Many different techniques and analytic frameworks exist, and it is difficult to prioritize one over another. Over the next 20 years, it will be important to test preliminary findings identified with a particular technique/modality for replicability and performance in independent, prospective cohorts, to avoid confirmation bias and model overfitting.

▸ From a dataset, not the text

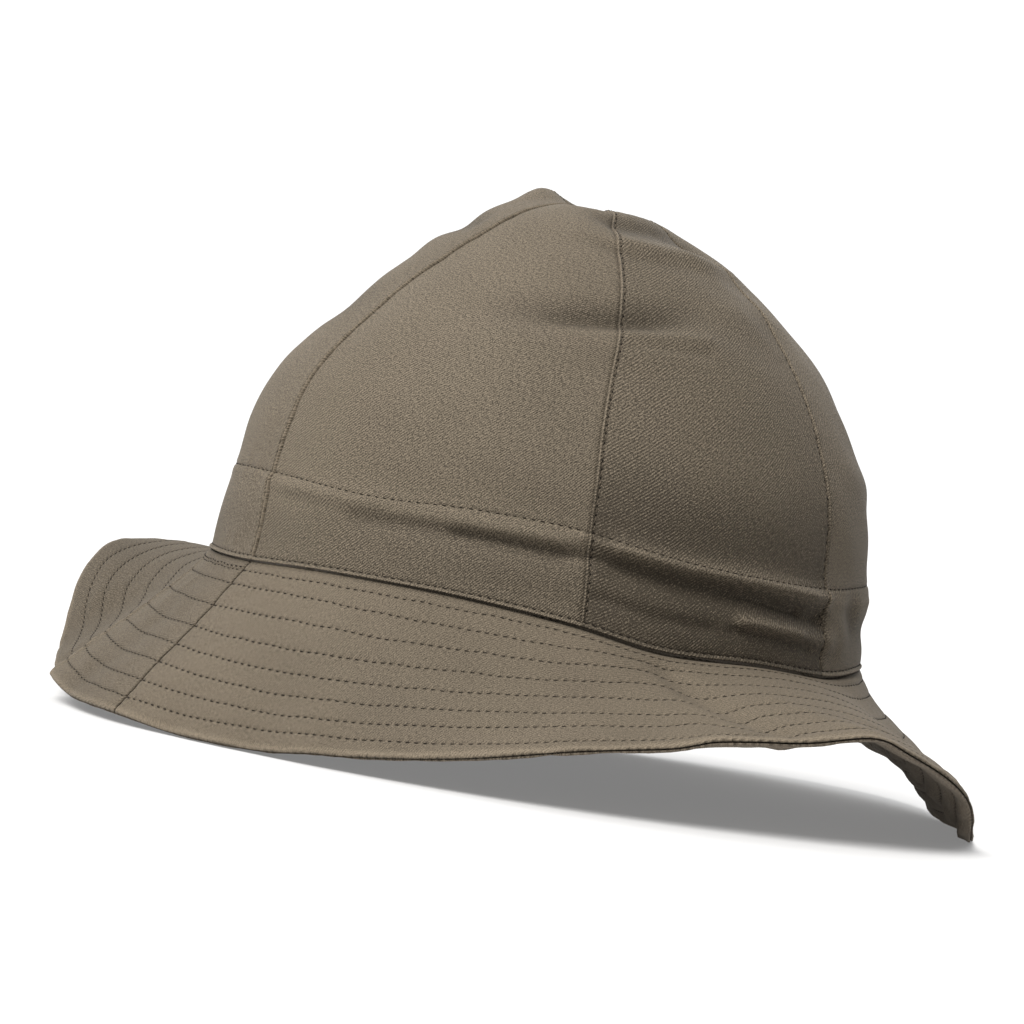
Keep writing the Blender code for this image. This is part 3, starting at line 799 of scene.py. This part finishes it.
def panel_layout(index):
    """A panel's grid, from one seam to the next and from the rim up, and its distances from the sewing."""
    left_over = PANELS[index][1]
    right_over = not PANELS[(index + 1) % 6][1]
    up = crown_rows()
    length = crown_cloth_length()
    seams = [read_column(CROWN_SEAMS, 1 + i, up / length)[:, None] for i in range(6)]
    seams.append(seams[0] + 360)
    left, right = seams[index], seams[index + 1]
    probe = left + (right - left) * np.linspace(0, 1, 9)
    along = np.repeat((up / length)[:, None], 9, axis=1)
    width = arc_lengths(crown_form(probe, along), 1)[:, -1:]
    full = np.clip(width / NARROW_PANEL, 0, 1)
    near = (PANEL_EDGE[None] - LAP * left_over) * full
    far = width - (PANEL_EDGE[None, ::-1] - LAP * right_over) * full
    shares = np.linspace(0, 1, PANEL_MIDDLE + 2)[1:-1]
    middle = near[:, -1:] + (far[:, :1] - near[:, -1:]) * shares
    across = np.concatenate([near, middle, far], axis=1)
    share = across / width
    azimuth = left + (right - left) * share
    band_up = read_column(BAND_WANDER, 1, azimuth, 360) * MM
    climb = up[:, None] + (band_up - BAND_LINE) * hump(up - BAND_LINE, BAND_REACH)[:, None]
    climb = np.minimum(climb, up[-1])
    from_left = across + LAP * left_over * full
    from_right = width - across + LAP * right_over * full
    away = np.full_like(across, 1.0)
    seam_place = np.full_like(across, index * 60.5)
    return SimpleNamespace(
        index=index, left_over=left_over, right_over=right_over, up=up, length=length, width=width,
        full=full, across=across, inside=np.clip(share, 0, 1), azimuth=azimuth, climb=climb,
        along=climb / length,
        from_band=climb - band_up,
        over_lip=np.clip((climb - 1.0 * MM) / (1.3 * MM), 0, 1),
        fold=np.minimum(from_left if left_over else away, from_right if right_over else away),
        tuck=np.minimum(away if left_over else from_left, away if right_over else from_right),
        seam_place=seam_place,
        bead=cloth_noise(seam_place, climb / (1.35 * MM), 6, 8),
    )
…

Ongoing, careful behavioral characterization of DoC patients as well as standardizing relevant outcome definitions will help to further refine the use of these powerful tools.
Summary points.
MRI in brain-injured patients with disorders of consciousness (DoC) yields insights into the neural correlates of consciousness and can identify patients with covert consciousness.
Structural MRI has demonstrated diffuse brain abnormalities in DoC patients, with multiple areas in which level of injury correlates with level of awareness.
Resting state fMRI in DoC patients has demonstrated that connectivity within multiple networks, including the default mode network, correlates with level of awareness.
Covertly conscious patients can be identified using task-based fMRI paradigms.
Focal and global fractional anisotropy, intrinsic default mode network (DMN) connectivity, and DMN anti-correlations are promising biomarkers for functional recovery after acute brain injury.
Financial Support and Sponsorship:
This work was supported by the NIH National Institute of Neurological Disorders and Stroke (R21NS109627, RF1NS115268), NIH Director’s Office (DP2 HD101400), James S. McDonnell Foundation, and Tiny Blue Dot Foundation.
Footnotes
Conflicts of Interest:
Drs. Snider and Edlow report no conflicts of interest.